DATA LINES:
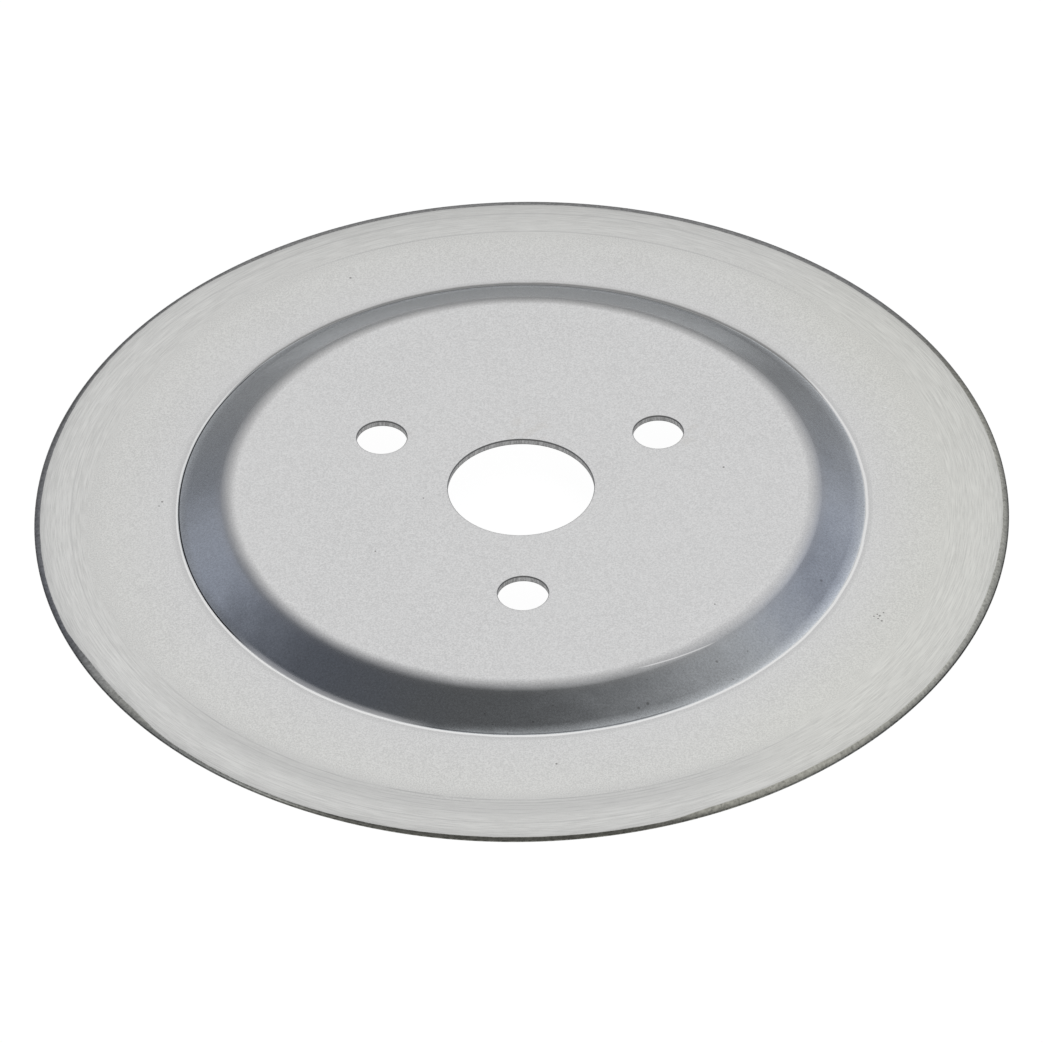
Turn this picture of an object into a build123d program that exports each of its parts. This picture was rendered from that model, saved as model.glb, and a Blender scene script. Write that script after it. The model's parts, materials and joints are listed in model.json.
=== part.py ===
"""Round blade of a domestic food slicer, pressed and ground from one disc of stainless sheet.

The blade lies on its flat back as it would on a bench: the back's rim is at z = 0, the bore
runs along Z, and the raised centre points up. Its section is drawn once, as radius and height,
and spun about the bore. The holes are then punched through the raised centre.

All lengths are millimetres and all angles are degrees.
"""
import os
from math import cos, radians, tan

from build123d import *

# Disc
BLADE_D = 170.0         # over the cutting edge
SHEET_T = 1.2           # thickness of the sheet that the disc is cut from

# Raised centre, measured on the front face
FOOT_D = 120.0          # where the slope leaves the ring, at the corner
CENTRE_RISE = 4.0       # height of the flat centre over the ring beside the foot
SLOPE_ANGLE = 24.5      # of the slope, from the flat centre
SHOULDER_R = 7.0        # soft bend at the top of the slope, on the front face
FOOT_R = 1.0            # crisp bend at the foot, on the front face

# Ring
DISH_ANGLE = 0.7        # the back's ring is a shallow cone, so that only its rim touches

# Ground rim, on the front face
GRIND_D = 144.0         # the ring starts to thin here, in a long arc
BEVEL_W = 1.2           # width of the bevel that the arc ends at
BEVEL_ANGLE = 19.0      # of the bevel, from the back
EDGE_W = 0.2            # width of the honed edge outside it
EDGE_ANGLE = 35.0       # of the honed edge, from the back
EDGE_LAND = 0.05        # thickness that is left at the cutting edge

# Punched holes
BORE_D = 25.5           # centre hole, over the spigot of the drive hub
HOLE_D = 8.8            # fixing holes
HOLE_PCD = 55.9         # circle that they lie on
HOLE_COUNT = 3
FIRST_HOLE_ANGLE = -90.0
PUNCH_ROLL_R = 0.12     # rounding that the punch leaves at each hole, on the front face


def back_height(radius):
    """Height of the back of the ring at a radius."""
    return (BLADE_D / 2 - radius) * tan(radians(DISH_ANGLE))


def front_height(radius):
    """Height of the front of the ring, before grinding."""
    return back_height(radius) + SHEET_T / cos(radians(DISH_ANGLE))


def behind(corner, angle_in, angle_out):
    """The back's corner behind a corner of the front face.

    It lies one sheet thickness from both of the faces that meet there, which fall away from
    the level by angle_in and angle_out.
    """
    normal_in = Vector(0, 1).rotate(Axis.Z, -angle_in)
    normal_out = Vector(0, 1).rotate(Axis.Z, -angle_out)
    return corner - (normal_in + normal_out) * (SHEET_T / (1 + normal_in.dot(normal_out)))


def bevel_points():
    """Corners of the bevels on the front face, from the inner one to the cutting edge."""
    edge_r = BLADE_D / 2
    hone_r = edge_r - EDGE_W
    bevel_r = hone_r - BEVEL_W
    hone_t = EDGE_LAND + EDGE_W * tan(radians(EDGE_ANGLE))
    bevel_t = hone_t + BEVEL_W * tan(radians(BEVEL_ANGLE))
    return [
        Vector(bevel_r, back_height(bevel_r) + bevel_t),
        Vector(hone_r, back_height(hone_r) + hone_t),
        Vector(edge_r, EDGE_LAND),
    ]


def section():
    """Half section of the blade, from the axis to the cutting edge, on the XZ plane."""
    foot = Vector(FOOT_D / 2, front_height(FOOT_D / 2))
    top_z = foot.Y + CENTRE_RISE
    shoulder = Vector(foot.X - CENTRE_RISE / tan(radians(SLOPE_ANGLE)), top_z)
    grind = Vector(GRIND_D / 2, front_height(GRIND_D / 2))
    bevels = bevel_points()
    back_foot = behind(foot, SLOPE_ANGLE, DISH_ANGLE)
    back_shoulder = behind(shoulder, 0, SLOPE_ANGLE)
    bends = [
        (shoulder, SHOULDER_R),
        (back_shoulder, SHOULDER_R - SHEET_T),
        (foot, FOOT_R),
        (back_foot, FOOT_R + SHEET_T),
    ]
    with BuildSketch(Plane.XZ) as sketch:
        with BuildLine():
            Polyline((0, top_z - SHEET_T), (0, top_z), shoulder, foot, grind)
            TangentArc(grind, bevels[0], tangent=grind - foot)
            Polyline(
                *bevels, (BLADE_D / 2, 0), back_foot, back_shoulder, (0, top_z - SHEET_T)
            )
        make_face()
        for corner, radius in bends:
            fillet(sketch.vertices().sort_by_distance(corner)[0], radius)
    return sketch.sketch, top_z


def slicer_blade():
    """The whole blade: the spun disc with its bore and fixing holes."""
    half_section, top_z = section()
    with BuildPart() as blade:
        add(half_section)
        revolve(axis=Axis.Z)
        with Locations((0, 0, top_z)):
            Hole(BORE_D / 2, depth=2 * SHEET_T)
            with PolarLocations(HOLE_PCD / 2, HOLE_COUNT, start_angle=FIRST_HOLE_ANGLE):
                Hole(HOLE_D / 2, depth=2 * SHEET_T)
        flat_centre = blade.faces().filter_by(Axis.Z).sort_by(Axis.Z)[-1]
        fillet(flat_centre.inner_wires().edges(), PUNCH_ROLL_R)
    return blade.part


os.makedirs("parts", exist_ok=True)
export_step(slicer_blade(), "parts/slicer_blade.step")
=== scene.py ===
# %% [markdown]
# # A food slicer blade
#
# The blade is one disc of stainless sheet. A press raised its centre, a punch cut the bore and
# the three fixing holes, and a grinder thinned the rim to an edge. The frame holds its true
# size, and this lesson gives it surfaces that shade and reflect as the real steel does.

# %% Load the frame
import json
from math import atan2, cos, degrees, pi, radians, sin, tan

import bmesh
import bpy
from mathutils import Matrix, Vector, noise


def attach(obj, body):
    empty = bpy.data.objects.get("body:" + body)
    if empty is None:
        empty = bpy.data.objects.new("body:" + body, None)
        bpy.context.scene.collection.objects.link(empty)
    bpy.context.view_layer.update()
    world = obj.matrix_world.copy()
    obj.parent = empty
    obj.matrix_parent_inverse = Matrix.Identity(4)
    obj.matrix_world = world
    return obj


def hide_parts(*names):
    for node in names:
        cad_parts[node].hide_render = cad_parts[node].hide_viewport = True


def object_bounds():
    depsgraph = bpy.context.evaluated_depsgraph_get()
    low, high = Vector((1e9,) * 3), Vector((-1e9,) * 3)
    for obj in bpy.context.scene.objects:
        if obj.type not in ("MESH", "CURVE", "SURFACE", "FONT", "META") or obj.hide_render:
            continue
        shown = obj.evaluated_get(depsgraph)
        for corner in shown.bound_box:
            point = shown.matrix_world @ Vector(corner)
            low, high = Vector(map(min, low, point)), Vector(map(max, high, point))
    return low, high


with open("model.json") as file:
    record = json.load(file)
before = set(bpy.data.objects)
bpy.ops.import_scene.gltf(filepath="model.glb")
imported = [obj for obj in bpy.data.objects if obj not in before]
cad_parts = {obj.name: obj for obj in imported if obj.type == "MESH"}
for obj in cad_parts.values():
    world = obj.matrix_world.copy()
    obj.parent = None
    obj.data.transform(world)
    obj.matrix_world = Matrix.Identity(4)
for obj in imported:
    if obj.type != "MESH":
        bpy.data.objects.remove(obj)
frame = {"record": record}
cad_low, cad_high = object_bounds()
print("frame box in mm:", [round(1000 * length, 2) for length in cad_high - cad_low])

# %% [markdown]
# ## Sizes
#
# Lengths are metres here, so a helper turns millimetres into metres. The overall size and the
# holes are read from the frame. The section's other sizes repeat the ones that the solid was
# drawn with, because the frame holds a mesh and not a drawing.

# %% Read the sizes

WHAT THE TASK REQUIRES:
What is wanted is an exact copy of the lines from the line containing "return sketch.sketch, top_z" to the line containing "bpy.context.view_layer.update()", both lines included, and of no other line.

WORKED SOLUTION:
    return sketch.sketch, top_z


def slicer_blade():
    """The whole blade: the spun disc with its bore and fixing holes."""
    half_section, top_z = section()
    with BuildPart() as blade:
        add(half_section)
        revolve(axis=Axis.Z)
        with Locations((0, 0, top_z)):
            Hole(BORE_D / 2, depth=2 * SHEET_T)
            with PolarLocations(HOLE_PCD / 2, HOLE_COUNT, start_angle=FIRST_HOLE_ANGLE):
                Hole(HOLE_D / 2, depth=2 * SHEET_T)
        flat_centre = blade.faces().filter_by(Axis.Z).sort_by(Axis.Z)[-1]
        fillet(flat_centre.inner_wires().edges(), PUNCH_ROLL_R)
    return blade.part


os.makedirs("parts", exist_ok=True)
export_step(slicer_blade(), "parts/slicer_blade.step")
=== scene.py ===
# %% [markdown]
# # A food slicer blade
#
# The blade is one disc of stainless sheet. A press raised its centre, a punch cut the bore and
# the three fixing holes, and a grinder thinned the rim to an edge. The frame holds its true
# size, and this lesson gives it surfaces that shade and reflect as the real steel does.

# %% Load the frame
import json
from math import atan2, cos, degrees, pi, radians, sin, tan

import bmesh
import bpy
from mathutils import Matrix, Vector, noise


def attach(obj, body):
    empty = bpy.data.objects.get("body:" + body)
    if empty is None:
        empty = bpy.data.objects.new("body:" + body, None)
        bpy.context.scene.collection.objects.link(empty)
    bpy.context.view_layer.update()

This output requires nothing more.